El Presidente writes:

The boom leads to a state of euphoria where investors have difficulty distinguishing sound from unsound prospects and where fraud can be rampant.

Euphoria: AKA "irrational exuberance"?

What is the role of income & wealth distribution in the cycle? Does concentration of either/both fuel the boom by stoking profit expectations, and does it tip the balance pushing us over a cliff when velocity plummets because individuals cease to come to terms on exchanges? "Me too, me too" becomes, "Not me, man."

Why are we often timid about pondering this question? Is it too "normative"?

Jeremy, Alabama writes:

[The boom leads to a state of euphoria where investors have difficulty distinguishing sound from unsound prospects]
A "sound" choice of, say, DJIA, just lost ten years of gains. Another "sound" choice, GM, lost 50 years of gains. Booms may be driven by unsound prospects but the resulting bust makes sound investments unsound. If sound choices are not rewarded, then the best strategy is to choose unsoundly and get out before the bust.

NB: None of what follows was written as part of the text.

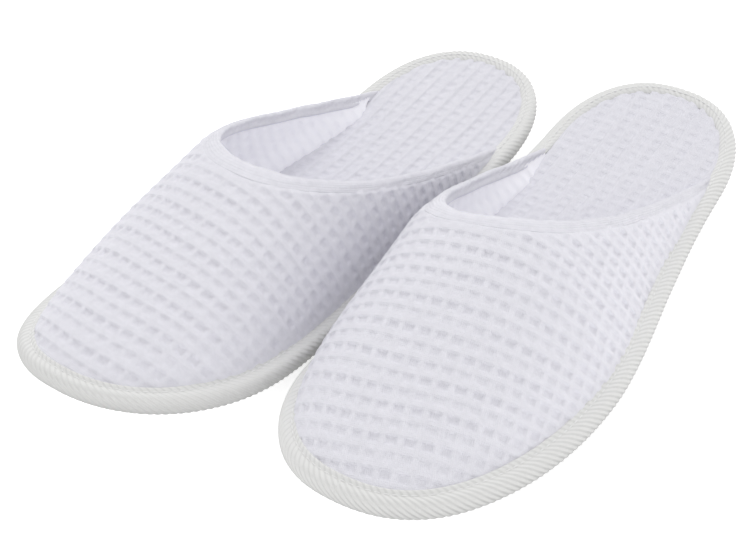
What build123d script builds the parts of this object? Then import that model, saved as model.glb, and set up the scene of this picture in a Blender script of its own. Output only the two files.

[and where fraud can be rampant.]
- In an "abundance mentality" typical of booms, investors may even accept that a fraudulent cut is just part of the deal.

[In such a situation a crisis can be triggered by ...]
- absolutely anything. The market "knows" that the assets are over-priced, individual investors are waiting for a telltale so that they can cleverly and knowledgeably unwind their positions which hitherto have been earning 20%+ year on year. Of course, there are by this time no buyers. Was it Rothschild who said you can't time the top, you must always "leave some for the other fellow"?

aaron writes:

Don't thing economic activity is unsustainable, except on that whole on a long enough time-line everyone is dead sense. What we have is inefficienct economic activity promoted by unsustainable financial actitivies, and a bunch of confusion.

The Snob writes:

"A "sound" choice of, say, DJIA, just lost ten years of gains.... If sound choices are not rewarded, then the best strategy is to choose unsoundly and get out before the bust."

What do you suggest, a passbook savings account? Just wait until the inflation from all this magic bailout money kicks in and those accounts start to lose 5-7% of their real value every year. Gold? The guys who bet big on gold in 1980 spent the next 20 years working the night shift to make up for that brilliant idea.

You could stick to fixed-income securities but history shows that a portfolio that shifts weighting from equities to fixed-income as the adult-diaper years approach is the best bet.

Greg Ransom writes:

This doesn't sound too much different from the trade cycle described in Hayek (1933), only Hayek includes the time structure microeconomics of production goods to the account.